JSON records of objects:
◆ ◆ ◆ ◆ ◆

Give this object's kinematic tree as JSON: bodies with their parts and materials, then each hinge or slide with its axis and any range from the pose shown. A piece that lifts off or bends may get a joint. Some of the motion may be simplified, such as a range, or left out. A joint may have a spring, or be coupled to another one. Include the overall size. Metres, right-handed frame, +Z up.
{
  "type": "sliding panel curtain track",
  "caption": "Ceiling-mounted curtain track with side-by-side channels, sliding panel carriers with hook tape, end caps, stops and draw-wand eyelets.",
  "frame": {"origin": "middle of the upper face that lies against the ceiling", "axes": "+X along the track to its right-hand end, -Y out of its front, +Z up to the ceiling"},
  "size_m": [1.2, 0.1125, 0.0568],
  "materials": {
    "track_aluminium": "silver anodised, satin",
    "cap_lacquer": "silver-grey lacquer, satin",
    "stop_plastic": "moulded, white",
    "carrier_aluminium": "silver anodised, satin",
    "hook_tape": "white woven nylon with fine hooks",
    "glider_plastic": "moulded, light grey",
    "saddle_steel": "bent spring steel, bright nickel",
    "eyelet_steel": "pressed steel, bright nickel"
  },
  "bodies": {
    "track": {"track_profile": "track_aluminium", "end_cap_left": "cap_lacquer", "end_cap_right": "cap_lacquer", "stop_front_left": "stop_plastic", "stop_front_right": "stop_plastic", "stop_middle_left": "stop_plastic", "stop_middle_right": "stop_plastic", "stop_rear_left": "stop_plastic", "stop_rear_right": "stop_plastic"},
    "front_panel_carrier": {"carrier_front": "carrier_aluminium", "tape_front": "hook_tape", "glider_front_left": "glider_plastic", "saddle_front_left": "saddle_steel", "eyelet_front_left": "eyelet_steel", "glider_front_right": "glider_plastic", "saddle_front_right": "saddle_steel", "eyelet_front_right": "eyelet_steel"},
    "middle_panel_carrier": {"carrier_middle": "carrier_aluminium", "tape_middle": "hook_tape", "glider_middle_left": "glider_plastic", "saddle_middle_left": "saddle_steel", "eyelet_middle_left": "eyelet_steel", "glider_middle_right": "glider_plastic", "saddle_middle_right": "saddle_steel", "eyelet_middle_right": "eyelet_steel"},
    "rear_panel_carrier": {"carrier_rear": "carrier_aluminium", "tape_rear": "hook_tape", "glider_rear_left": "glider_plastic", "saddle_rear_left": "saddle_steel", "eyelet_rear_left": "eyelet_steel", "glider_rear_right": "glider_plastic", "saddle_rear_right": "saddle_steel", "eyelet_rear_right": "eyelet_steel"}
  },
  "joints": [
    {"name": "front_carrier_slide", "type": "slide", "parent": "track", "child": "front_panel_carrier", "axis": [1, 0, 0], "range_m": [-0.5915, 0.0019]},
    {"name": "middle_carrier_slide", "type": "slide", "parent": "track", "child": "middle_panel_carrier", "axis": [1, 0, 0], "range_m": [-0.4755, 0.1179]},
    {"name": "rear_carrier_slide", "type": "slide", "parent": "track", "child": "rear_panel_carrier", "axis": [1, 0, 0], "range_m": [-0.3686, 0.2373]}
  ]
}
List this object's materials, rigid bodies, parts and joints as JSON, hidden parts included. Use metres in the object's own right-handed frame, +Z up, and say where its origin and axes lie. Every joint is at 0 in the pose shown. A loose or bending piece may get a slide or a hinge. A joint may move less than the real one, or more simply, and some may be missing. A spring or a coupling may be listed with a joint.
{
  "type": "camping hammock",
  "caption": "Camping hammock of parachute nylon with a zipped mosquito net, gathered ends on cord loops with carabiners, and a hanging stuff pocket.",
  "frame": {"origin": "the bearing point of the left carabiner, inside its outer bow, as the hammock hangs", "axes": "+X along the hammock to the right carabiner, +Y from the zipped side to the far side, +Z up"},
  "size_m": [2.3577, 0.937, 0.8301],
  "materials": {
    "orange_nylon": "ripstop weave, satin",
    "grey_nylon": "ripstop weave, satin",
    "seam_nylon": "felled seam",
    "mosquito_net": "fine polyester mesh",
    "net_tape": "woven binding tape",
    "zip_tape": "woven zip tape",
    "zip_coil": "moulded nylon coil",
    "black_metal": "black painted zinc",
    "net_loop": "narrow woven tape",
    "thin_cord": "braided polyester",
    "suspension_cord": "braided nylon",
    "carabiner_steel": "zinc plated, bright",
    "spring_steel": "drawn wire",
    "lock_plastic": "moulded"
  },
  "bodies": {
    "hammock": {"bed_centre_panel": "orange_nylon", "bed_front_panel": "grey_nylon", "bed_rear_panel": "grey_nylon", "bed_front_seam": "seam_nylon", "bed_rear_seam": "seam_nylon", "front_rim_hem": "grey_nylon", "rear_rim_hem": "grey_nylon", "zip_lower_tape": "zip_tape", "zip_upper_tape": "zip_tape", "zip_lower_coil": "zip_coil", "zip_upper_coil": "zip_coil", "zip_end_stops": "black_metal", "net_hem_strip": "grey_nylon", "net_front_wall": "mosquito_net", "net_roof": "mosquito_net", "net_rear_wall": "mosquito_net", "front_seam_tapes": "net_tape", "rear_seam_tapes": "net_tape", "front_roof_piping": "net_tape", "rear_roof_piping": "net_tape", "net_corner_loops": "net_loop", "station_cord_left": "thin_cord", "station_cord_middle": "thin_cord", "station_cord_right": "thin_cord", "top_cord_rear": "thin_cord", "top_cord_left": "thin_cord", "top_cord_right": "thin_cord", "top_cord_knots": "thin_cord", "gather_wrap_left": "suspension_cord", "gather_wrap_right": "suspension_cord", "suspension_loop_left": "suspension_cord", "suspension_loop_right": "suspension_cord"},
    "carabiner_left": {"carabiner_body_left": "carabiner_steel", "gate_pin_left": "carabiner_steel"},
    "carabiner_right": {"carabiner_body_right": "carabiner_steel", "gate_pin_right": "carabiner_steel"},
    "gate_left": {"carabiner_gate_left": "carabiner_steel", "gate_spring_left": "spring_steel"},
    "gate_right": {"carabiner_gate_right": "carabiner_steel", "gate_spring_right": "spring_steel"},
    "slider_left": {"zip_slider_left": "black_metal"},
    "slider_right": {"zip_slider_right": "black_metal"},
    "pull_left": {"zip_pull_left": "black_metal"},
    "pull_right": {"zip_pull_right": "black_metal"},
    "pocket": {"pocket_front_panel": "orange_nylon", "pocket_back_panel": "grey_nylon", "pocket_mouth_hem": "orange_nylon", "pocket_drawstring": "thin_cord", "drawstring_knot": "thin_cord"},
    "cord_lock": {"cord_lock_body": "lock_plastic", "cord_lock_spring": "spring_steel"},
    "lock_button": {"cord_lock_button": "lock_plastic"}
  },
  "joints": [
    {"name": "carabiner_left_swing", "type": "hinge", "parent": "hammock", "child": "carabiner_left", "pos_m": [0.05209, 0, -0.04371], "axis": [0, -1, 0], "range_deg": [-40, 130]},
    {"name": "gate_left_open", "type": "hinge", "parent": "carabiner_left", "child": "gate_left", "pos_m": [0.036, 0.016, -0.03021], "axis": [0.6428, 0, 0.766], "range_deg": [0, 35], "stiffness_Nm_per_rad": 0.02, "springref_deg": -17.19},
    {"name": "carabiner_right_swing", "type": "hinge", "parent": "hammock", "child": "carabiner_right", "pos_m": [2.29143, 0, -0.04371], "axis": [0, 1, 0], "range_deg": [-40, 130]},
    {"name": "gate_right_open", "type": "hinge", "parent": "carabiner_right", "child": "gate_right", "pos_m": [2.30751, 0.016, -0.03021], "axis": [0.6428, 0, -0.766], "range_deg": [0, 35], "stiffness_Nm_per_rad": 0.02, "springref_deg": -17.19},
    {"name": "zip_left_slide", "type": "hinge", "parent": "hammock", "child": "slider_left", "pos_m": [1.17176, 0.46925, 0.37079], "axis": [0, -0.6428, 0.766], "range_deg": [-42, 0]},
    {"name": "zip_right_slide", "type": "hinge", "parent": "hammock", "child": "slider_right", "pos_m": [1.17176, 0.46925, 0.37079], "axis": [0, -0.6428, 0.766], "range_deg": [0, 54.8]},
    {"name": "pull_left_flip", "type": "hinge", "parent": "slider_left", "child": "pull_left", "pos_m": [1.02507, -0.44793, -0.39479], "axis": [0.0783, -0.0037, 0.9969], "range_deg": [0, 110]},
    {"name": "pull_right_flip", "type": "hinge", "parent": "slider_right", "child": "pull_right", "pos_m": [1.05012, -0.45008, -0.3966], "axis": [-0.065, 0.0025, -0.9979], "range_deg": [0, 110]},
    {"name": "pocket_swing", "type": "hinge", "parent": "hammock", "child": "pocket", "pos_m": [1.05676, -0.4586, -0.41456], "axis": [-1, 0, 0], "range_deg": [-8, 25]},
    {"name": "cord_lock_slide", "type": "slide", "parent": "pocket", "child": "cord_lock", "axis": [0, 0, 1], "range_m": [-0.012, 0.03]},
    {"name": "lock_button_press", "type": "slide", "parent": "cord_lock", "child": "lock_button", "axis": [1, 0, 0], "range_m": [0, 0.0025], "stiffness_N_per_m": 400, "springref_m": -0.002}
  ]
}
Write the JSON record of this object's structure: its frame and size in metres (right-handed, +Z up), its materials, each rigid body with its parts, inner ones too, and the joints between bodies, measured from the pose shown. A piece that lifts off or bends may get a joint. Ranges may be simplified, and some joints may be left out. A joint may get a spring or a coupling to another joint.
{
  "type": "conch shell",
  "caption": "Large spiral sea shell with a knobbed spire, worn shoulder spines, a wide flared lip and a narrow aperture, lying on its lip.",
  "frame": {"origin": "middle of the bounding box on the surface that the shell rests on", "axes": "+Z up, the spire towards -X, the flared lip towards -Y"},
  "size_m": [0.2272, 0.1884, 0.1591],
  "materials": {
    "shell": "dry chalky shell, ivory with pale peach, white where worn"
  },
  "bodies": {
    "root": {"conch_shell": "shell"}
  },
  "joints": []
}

◆ ◆ ◆ ◆ ◆

INSTRUCTIONS TO FOLLOW >>
From the entries above, copy out every line where the string "joints" appears.

RESULT OF THIS TASK >>
  "joints": [
List this object's materials, rigid bodies, parts and joints as JSON, hidden parts included. Use metres in the object's own right-handed frame, +Z up, and say where its origin and axes lie. Every joint is at 0 in the pose shown. A loose or bending piece may get a slide or a hinge. A joint may move less than the real one, or more simply, and some may be missing. A spring or a coupling may be listed with a joint.
  "joints": [
Write the JSON record of this object's structure: its frame and size in metres (right-handed, +Z up), its materials, each rigid body with its parts, inner ones too, and the joints between bodies, measured from the pose shown. A piece that lifts off or bends may get a joint. Ranges may be simplified, and some joints may be left out. A joint may get a spring or a coupling to another joint.
  "joints": []